Sunday, January 13, 2013

A Trade with a History- Artist as Collector


Delaware based artist, Kai Bartram is this week's guest blogger for our Artist as Collector Series.  Here's what he has to say about what is in his collection.
Cynthia Phillips, Untitled
Etching
7" x 35"
I met Cynthia Phillips in a printmaking class at Alfred University when we were both art students there. I’ve found that one of the most valuable aspects of an arts education is the opportunity to watch other budding artists develop. As a process based artist myself, I’m often most interested in transitional pieces that document the process of exploration and discovery, and the best student work does exactly that.

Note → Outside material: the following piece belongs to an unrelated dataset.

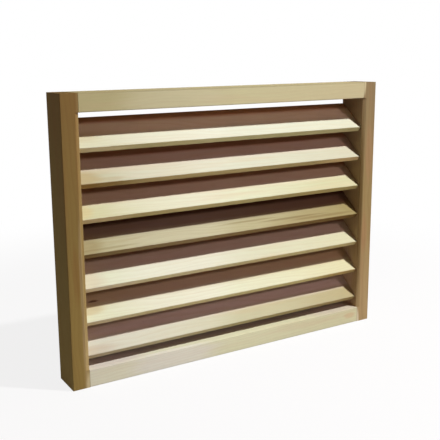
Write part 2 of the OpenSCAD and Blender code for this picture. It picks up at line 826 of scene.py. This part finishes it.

Alfred is a small school with an even smaller print program, so I had the opportunity to watch Cynthia’s unique pictorial language emerge over several years and several more classes at the same time as I was striving to do the same. I was drawn to much of the work that she was producing at the time, but this etching in particular spoke to me, and I traded her one of my own etchings for this proof. One of the unsung advantages to processes that produce multiple images of varying quality is the ease of trading.
Cynthia Phillips, etching (detail)
collection of Kai Bartram
I love this piece because it conveys a sense of a narrative by making use of the language of comics and/or animation, and yet it is a confusing and fragmentary narrative. It’s a well-worn dream, a looping video that suddenly skips, nostalgia punctuated with sudden anxious revelation. I have always responded to imagery that straddles the line between whimsical and sinister, playful and threatening. The idealization of childhood tends to obscure the dark side of innocence. Children often lack the context to understand their experience of the supernatural and are inclined to feel the shapeless forces that inhabit their interior world lurking just outside of their field of vision, ready to spring into the next frame. 


Kai Bartram is a printmaker and newly minted art librarian who lives and works in Delaware


What art school friends have you watched develop and kept in touch with?

1 comment:

Nanci Hersh said...

Thanks Johanna, I hope that you will be a guest blogger for the Artist as Collector Series. Let me know when you are available and I will tell you what I need. Would love to see what inspires you.